Locate the string "FreeCAD" throughout the material and copy every line in which it occurs.

** START OF Recorded information **

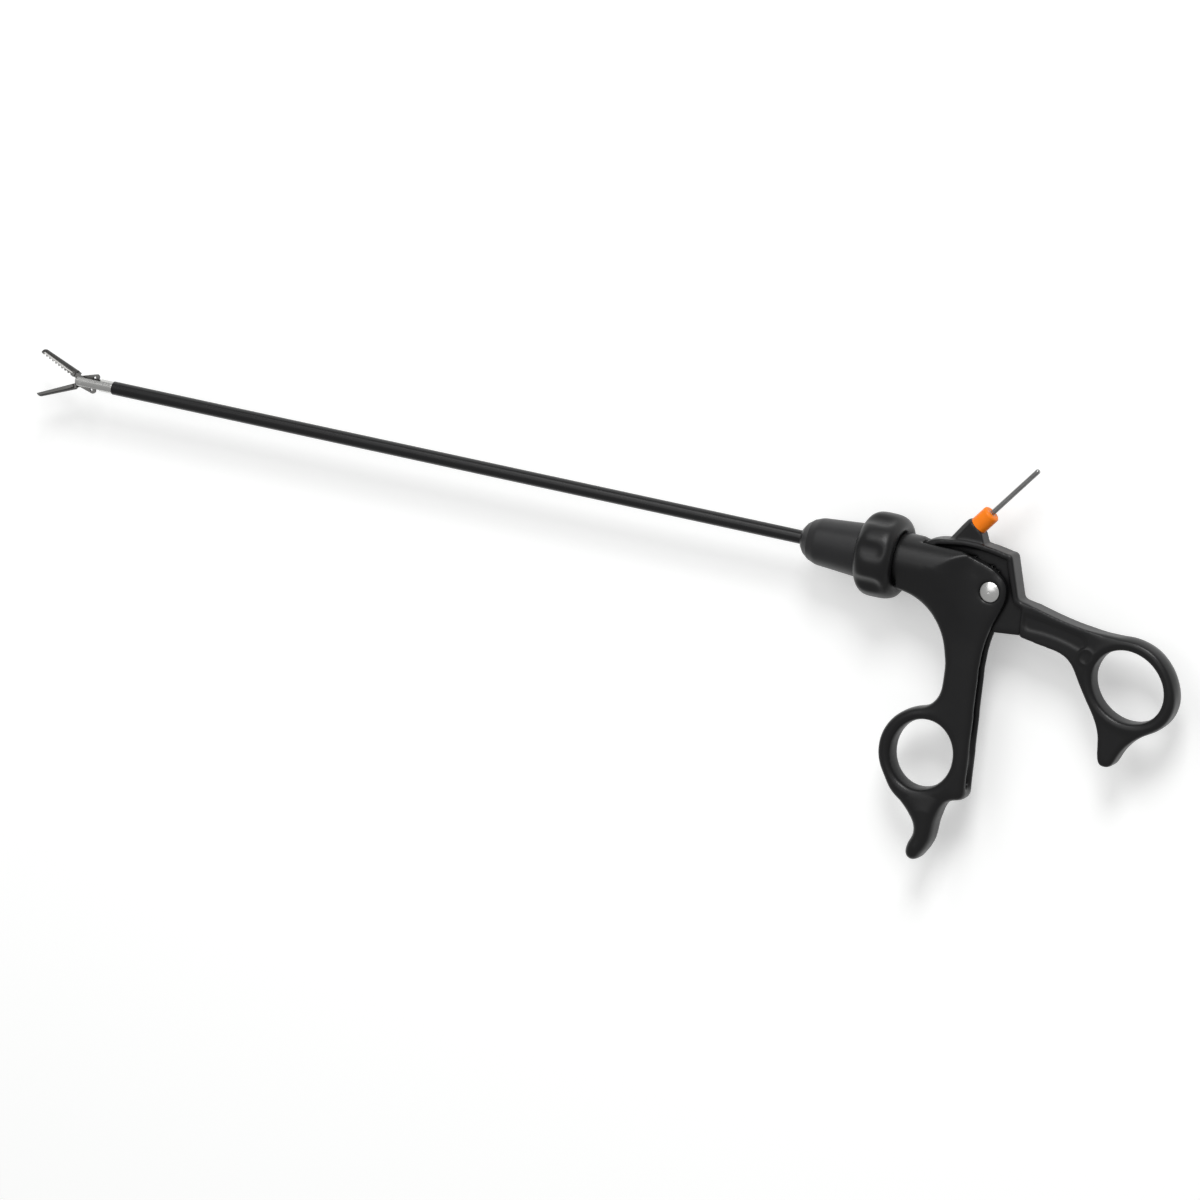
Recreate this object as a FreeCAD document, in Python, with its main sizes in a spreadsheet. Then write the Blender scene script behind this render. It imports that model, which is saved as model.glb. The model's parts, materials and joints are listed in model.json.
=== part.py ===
import FreeCAD, Part
import Sketcher
import math
import os

# Laparoscopic grasper, 5 mm, with a 310 mm shaft and an insulated ring handle.
# Frame in millimetres: the shaft axis is X, the jaws point to -X, the contact pin leans to +Y,
# and Z is the axis of the handle pivot. The origin is where the shaft leaves the nose cone.
# The lever and the jaws are drawn fully open.

V = FreeCAD.Vector
AXIS_X = V(1, 0, 0)
AXIS_Y = V(0, 1, 0)
AXIS_Z = V(0, 0, 1)
SLOT_STEPS = 12

# Driving dimensions: alias, value
SIZES = [
    # Shaft
    ("working_length", 310.0), ("sleeve_radius", 2.5), ("sleeve_wall", 0.3), ("tube_wall", 0.45),
    ("rod_radius", 0.85), ("running_gap", 0.05), ("liner_bore", 0.92), ("nose_gap", 0.2), ("tube_tail", 34.0),
    # Clevis and jaws
    ("jaw_length", 19.4), ("clevis_radius", 2.28), ("clevis_nose", 2.3), ("clevis_length", 15.4),
    ("clevis_slot_half", 1.5), ("clevis_slot_depth", 10.3), ("spigot_length", 6.0), ("spigot_bore", 1.1),
    ("jaw_pin_radius", 0.6), ("jaw_pin_half", 2.2), ("jaw_open_angle", 24.0), ("jaw_radius", 2.4),
    ("jaw_tip_radius", 1.75), ("jaw_root", 3.2), ("jaw_face_gap", 0.05), ("jaw_flat_half", 2.1),
    ("jaw_port_radius", 2.43),
    ("tooth_pitch", 1.5), ("tooth_depth", 0.5), ("tooth_start", 5.0), ("tang_inner", 0.55), ("tang_outer", 1.45),
    ("tang_hub_radius", 1.9), ("tang_tail", 5.9), ("tang_tail_radius", 1.1), ("tang_shoulder_radius", 0.95),
    ("cam_near", 3.2), ("rod_stroke", 2.0), ("cam_pin_radius", 0.5), ("cam_pin_half", 1.42),
    ("blade_half", 0.5), ("blade_radius", 0.95), ("socket_radius", 1.3), ("socket_length", 2.8),
    ("socket_setback", 7.6), ("pin_fit", 0.03),
    # Nose cone, knob and hub
    ("nose_tip_radius", 3.0), ("nose_dome_length", 6.9), ("nose_dome_radius", 8.5), ("nose_length", 23.8),
    ("nose_rear_radius", 9.9), ("nose_cavity_start", 4.0), ("knob_radius", 15.5), ("knob_base_radius", 10.0),
    ("knob_length", 15.4), ("knob_edge", 5.2), ("flute_count", 7), ("flute_radius", 5.0),
    ("flute_circle", 18.9), ("flute_angle", 15.0), ("flute_rear_wall", 2.6), ("recess_radius", 10.3),
    ("recess_depth", 1.7), ("hub_radius", 6.0), ("hub_front", 4.2), ("journal_radius", 4.0),
    ("journal_tail", 12.2), ("rod_passage", 1.2), ("seal_radius", 2.6), ("seal_length", 4.0),
    ("ring_groove_start", 9.4), ("ring_groove_width", 0.8), ("ring_groove_radius", 3.4), ("ring_radius", 5.0),
    ("oring_place", 4.7), ("oring_cord_radius", 0.5), ("bush_radius", 5.5), ("bush_tail", 9.0),
    ("bush_flange_radius", 7.5), ("bush_flange", 1.0), ("set_screw_setback", 5.2), ("set_screw_radius", 1.5),
    # Fixed handle
    ("barrel_gap", 0.3), ("barrel_radius", 9.75), ("pivot_place", 36.6), ("pivot_drop", 4.0),
    ("leg_half", 5.0), ("leg_front", 23.3), ("leg_rear", 36.6), ("heel_kick", 1.3), ("heel_below_ring", 11.7),
    ("channel_half", 2.1), ("channel_floor", 30.2), ("channel_below_ring", 9.2), ("slot_front", 28.6),
    ("slot_drop", 21.5),
    ("cheek_half", 5.3), ("crotch_radius", 10.0), ("finger_ring_place", 19.4), ("finger_ring_drop", 67.3),
    ("finger_hole_wide", 11.6), ("finger_hole_tall", 12.7), ("finger_ring_radius", 16.8),
    ("hook_tip_place", 21.1), ("hook_tip_below_ring", 36.1), ("hook_tip_radius", 2.3), ("leg_edge", 1.8),
    # Thumb lever
    ("lever_half", 4.3), ("web_half", 1.95), ("rim_width", 2.0), ("arm_step", 49.0), ("lever_travel", 28.0),
    ("thumb_ring_place", 92.0), ("thumb_ring_drop", 27.3), ("thumb_hole_long", 14.1), ("thumb_hole_short", 12.1),
    ("thumb_hole_tilt", -31.2), ("rim_slot_gap", 0.15), ("rim_slot_front", 7.6),
    ("panel_depth", 0.5), ("post_half", 3.3), ("pin_lean", 51.0), ("collar_place", 27.4), ("collar_rise", 17.7),
    ("collar_radius", 3.3), ("collar_length", 7.0), ("contact_radius", 0.95), ("contact_root_radius", 1.2),
    ("contact_reach", 31.0),
    ("contact_depth", 6.0), ("ball_radius", 1.6), ("fork_hub_radius", 4.1), ("fork_reach", 7.0),
    ("fork_wall", 1.7), ("fork_slit_half", 0.9), ("bush_wall", 0.42),
    # Pivot screw
    ("screw_radius", 1.5), ("screw_head_radius", 3.6), ("screw_pocket_radius", 3.9), ("screw_pocket_floor", 4.2),
    ("screw_head_rim", 0.7), ("screw_dome", 0.9), ("nut_overlap", 1.2),
]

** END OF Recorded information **

■ Result of the exercise:
Recreate this object as a FreeCAD document, in Python, with its main sizes in a spreadsheet. Then write the Blender scene script behind this render. It imports that model, which is saved as model.glb. The model's parts, materials and joints are listed in model.json.
import FreeCAD, Part
V = FreeCAD.Vector